# Camera help



## AnthonyLuisGarcia (Apr 24, 2012)

Okay so Im one of the new guys here in the forums. Just joined. I am new to photography and need camera help! lol. Like I said im new and just started, so i've been using the camera in my house (Sony Cybershot) its a 10.1 MP camera. So I've been talking to some lady about buying her cannon. It is an older model, atleast 4 years. but I'll be buying it for 75 bucks. Is that good? also is 35mm good? Its a Cannon EOS rebel T3 300x 35mm .... I have no idea what that is. So thats why I'm here asking you guys, so will it be an upgrade? downgrade? Since its film do I need a black room? can I transfer directly to my PC? Sorry just have alot of questions and any help will help, thanks!


----------



## zcar21 (Apr 24, 2012)

You might be talking about a canon eos 3. It is a professional film camera, you set the role in the camera shoot 36x (for most roles), and go to a lab to get it developed and printed.
http://www.amazon.com/Canon-EOS-3-3...I542/ref=sr_1_1?ie=UTF8&qid=1335328716&sr=8-1

A canon eos t3 is digital and don't use film, and you get the pictures the same way as your sony.
Amazon.com: Canon EOS Rebel T3 12.2 MP CMOS Digital SLR with 18-55mm IS II Lens and EOS HD Movie Mode (Black): Electronics


----------



## Josh66 (Apr 24, 2012)

If it's film, it's a lot older than 4 years.  For $75, I really doubt it's a T3 (or anything else digital).  Also, it's Canon - not Cannon, unless it's an artillery piece.  

I think you need to ask her to clarify what it is some more.  Get pictures of it if you can.  "300x", I'm assuming means it comes with a 300mm lens, probably one of the 75-300 lenses.

You don't need a dark room unless you want to make prints on an enlarger.  You will have to either develop the film yourself, or take it to a lab.  The lab will give you prints and a CD if you want (and your film back too, of course).  You will need a film scanner or a CD from the lab to get them on the computer.

Have you used film before?


----------



## Dao (Apr 25, 2012)

That is most likely is the Canon Rebel EOS T2 (US) / 300x (Europe) / Kiss 7 (Japan) film camera.  (Not the Digital Rebel series)

$75, it seems a little high without lens.  Or it comes with a lens?

For around $7x, you can pick up a Canon Elan body at keh.com


----------



## AnthonyLuisGarcia (Apr 25, 2012)

I appreciate everyones feed back, like I said I dont know anything about cameras and its helping.
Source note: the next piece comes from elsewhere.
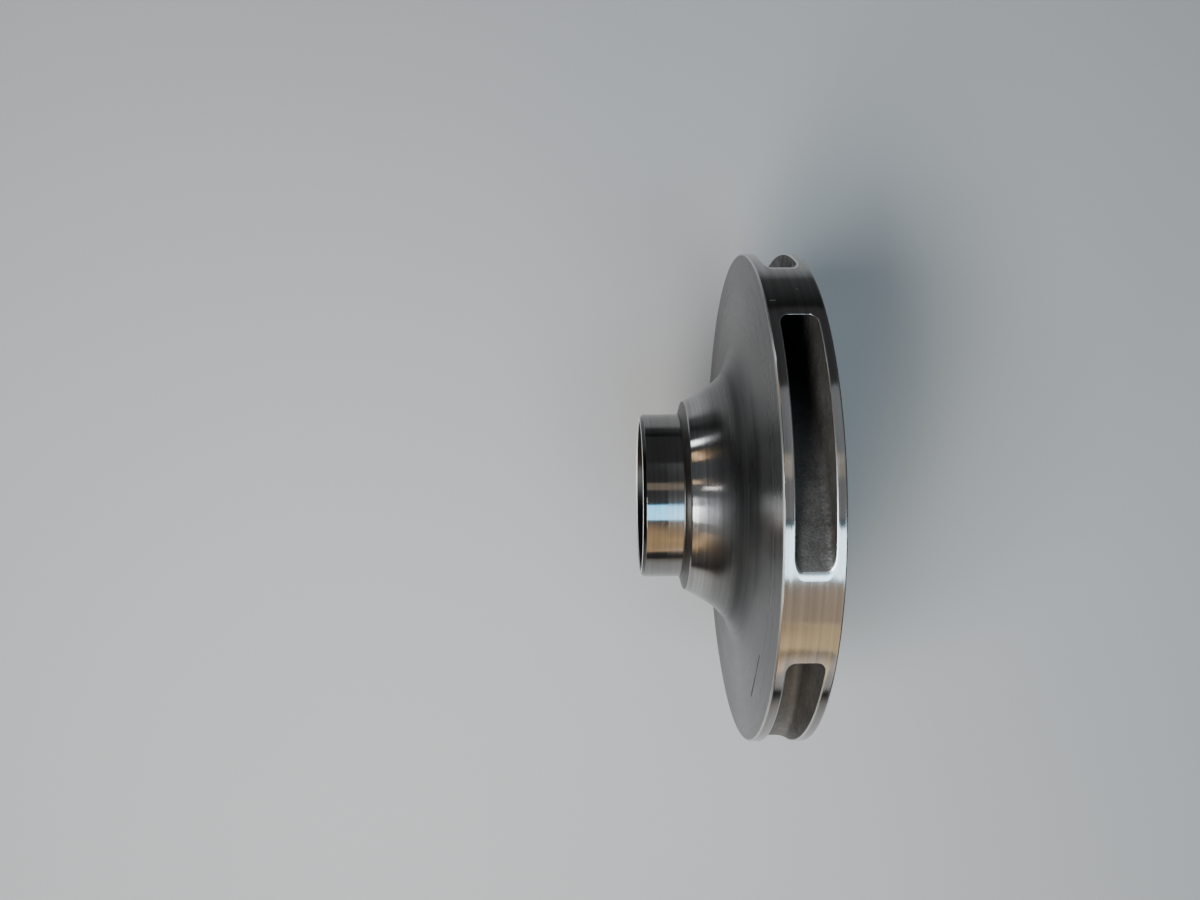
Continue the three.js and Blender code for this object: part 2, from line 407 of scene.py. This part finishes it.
def inlet_angles(side):
    """Column angles at the vane noses, from the top or the bottom of the passage sections there."""
    angles, heights = passage_ring(VANE_NOSE)
    size = 2 * (COLUMNS + RISERS)
    if side == "top":
        row = angles[:COLUMNS + 1][::-1]
        level = heights[:COLUMNS + 1][::-1]
    else:
        row = angles[COLUMNS + RISERS:size - RISERS + 1]
        level = heights[COLUMNS + RISERS:size - RISERS + 1]
    full = np.concatenate([SLOT_START + i * PITCH + row[:-1] for i in range(VANES)])
    levels = np.tile(level[:-1], VANES)
    target = rim_angles()
    best = min(range(ALL_COLUMNS), key=lambda k: abs(wrapped(full[k] - target[0])))
    full = np.roll(full, -best)
    levels = np.roll(levels, -best)
    return target + wrapped(full - target), levels


def front_profile():
    """From the rim over the front wall and the collar into the eye, down to the throat."""
    flare = arc(**FLARE_FOOT) + arc(**FLARE_NECK)[1:]
    rim = rounded([
        (RIM_RADIUS, RIM_HIGH, 0),
        (RIM_RADIUS, RIM_WIDTH - FRONT_EDGE["along"], FINE_EDGE),
        (RIM_RADIUS - FRONT_EDGE["deep"], RIM_WIDTH, FINE_EDGE),
        (flare[0][0], flare[0][1], 0),
    ])
    collar = rounded([
        (flare[-1][0], flare[-1][1], 0.06),
        (SHOULDER_RADIUS, SHOULDER_HEIGHT, FINE_EDGE),
        (COLLAR_RADIUS, SHOULDER_FOOT, 0.6),
        (COLLAR_RADIUS, COARSE_END, 0),
        (COLLAR_RADIUS, LENGTH - COLLAR_CHAMFER, 0.1),
        (COLLAR_RADIUS - COLLAR_CHAMFER, LENGTH, 0.2),
        (EYE_RADIUS, LENGTH, 0.4),
        (EYE_RADIUS, SHOULDER_HEIGHT, 0),
    ], before=flare[-2])
    rim_zones = ["rim", "rim", "edge", "face"]
    straights = ["face", "face", "step", "collar_foot", "collar", "chamfer", "mouth", "eye"]
    roundings = ["face", "step", "step", "collar_foot", "collar", "mouth", "mouth", "eye"]
    profile = zoned(rim, rim_zones, rim_zones)[:-1]
    profile += [(point, "face") for point in flare[:-1]]
    return profile + zoned(collar, straights, roundings)[:-1]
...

I looked more closely at the pics and its not t3, its t2. So I do believe its film. But is film quality just as good as digital? I'll put the pics up and tell me if it will be worth it.


----------



## AnthonyLuisGarcia (Apr 25, 2012)

O|||||||O said:


> Have you used film before?



Nope, have no idea about film cameras, on how good they are or anything. I wanna get into photography and just want some kind of starter camera for now, something better than a Sony Cybershot lol


----------



## KmH (Apr 25, 2012)

Here is a commonly used roll of film - Kodak Gold Film 200 ASA 135 - 36 Exposures 

That roll has 36 frames on it. The roll costs $6.95. Once you make the 36 exposures, you take the roll of film out of the camera and take/send it to a lab to have it developed Film Services : Mpix.Com, unless you set up your own wet darkroom and acquire the chemicals, tools, and skills needed to develope the film your self.
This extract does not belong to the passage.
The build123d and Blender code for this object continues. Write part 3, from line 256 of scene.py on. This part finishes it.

Mpix charges an additional $0.19 per exposure ($6.84 for 36 exposures) so that roll of film has now cost you $13.76 and you don't have any prints yet. You can get a DVD for $10 more of up to 50 of your film photos, but those will be somewhat small 1228x1818 pixel digital images.

So to see those 36 film photos on your computer will cost you about $23.76 for each 36 exposure roll you shoot.
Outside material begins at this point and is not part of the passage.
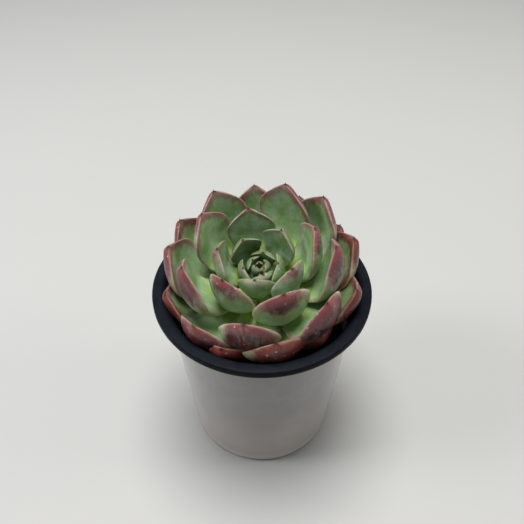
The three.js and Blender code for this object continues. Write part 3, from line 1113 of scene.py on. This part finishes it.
# the floor, the lights and the air (m)
studio = {
    "floorSize": 3.0, "floorColor": (0.335, 0.337, 0.33), "floorShade": 0.97,
    "floorPatches": (6.0, 4.0, 0.6), "floorShine": {"Roughness": 0.85, "Specular IOR Level": 0.2},
    "airColor": (0.91, 0.92, 0.91), "airStrength": 0.25,
    "lightsAim": (0, 0, 0.07),
    "lights": [
        # name, place, size, power (W), colour
        ("ceilingPanel", (-0.04, 0.1, 1.3), 0.75, 27.0, (1.0, 0.99, 0.97)),
        ("leftWindow", (-0.8, -0.1, 0.75), 0.35, 6.0, (0.96, 0.98, 1.0)),
        ("rightWindow", (0.9, 0.0, 0.6), 0.4, 3.0, (1.0, 0.98, 0.96)),
    ],
}


def addFloor():
    side = studio["floorSize"] / 2
    corners = [(-side, -side, 0), (side, -side, 0), (side, side, 0), (-side, side, 0)]
    mesh = bpy.data.meshes.new("floor")
    mesh.from_pydata(corners, [], [(0, 1, 2, 3)])
    material, tree = newMaterial("paleFloor", studio["floorShine"])
    patches = grain(tree, *studio["floorPatches"])
    color = blend(tree, patches, studio["floorColor"], shade(studio["floorColor"], studio["floorShade"]))
    mesh.materials.append(finishMaterial(material, color))
    floor = bpy.data.objects.new("floor", mesh)
    scene.collection.objects.link(floor)


def addLights():
    for name, place, size, power, color in studio["lights"]:
        lamp = bpy.data.lights.new(name, "AREA")
        lamp.shape = "DISK"
        lamp.size = size
        lamp.energy = power
        lamp.color = color
        holder = bpy.data.objects.new(name, lamp)
        holder.location = place
        towards = Vector(studio["lightsAim"]) - Vector(place)
        holder.rotation_euler = towards.to_track_quat("-Z", "Y").to_euler()
        scene.collection.objects.link(holder)


def addAir():
    air = bpy.data.worlds.new("air")
    air.use_nodes = True
    background = air.node_tree.nodes["Background"]
    feed(air.node_tree, background.inputs["Color"], studio["airColor"])
    feed(air.node_tree, background.inputs["Strength"], studio["airStrength"])
    scene.world = air
    scene.view_settings.view_transform = "Standard"


addFloor()
addLights()
addAir()
print("floor and lights placed")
Oh, if you goof and make a bad exposure, you not only won't know until you get the film developed, you have to pay to have the bad exposures developed in the first place. 

In short, film is rather expensive when compared to shooting digital.


----------



## Josh66 (Apr 25, 2012)

Just one note on Mpix (I have used them for film developing a lot in the past) - they don't charge for blank or nearly blank frames.  So, at least if you really mess up, it will only cost you the wasted film.

The way it works with Mpix is: You request mailers (free - see the link Keith posted).  You mail them your film (free).  They e-mail you when it's ready, then you log in and pay for it.  Once you pay for it, they ship it back to you, and the scans appear in your online album there.  You can then order prints/CD of the ones you like.  Keep in mind that Mpix only does 35mm C-41 (color negative).  No slides, no B&W (other than C-41 B&W), no medium or large format.  


Really though, if you're going to shoot film, it would be a good idea to learn to develop it yourself.  Not only will you have more control, you will save money in the long run (especially true for B&W).


$7 for a roll of Kodak Gold is extortion.    Yes, that is a common film, but it's not really a good one.  You can buy "Pro" film cheaper than that.  On average, figure $5 a roll for decent film.  You'll save a few bucks buying 5-packs too.

Shooting film isn't really about 'matching' digital.  Film has a different look (that a lot of digital shooters like to emulate).  It's not really better or worse - just different.  I'll leave the film vs. digital debate at that.


If you're just now learning photography, digital may be the more efficient route though...  Film is a slower learning process, since you can't see your mistakes right away, and by the time you see them - you may not remember exactly what you did wrong (you should take notes to prevent that).
You can learn photography with film (it was done that way for about the last hundred years), but you'll probably learn faster with digital.

_Shooting_ film is more expensive than shooting digital, but the equipment is far less expensive.  You can buy a top-of-the-line 35mm body for a couple hundred.  That won't even get you an entry level digital body 3 or 4 generations old.  The same lenses can usually be used on either, so that will cost the same which ever way you go.  Film cameras are generally built a lot better too (that Rebel you're looking at probably being one of the exceptions though...).  I was never impressed by the 35mm Rebel line.


----------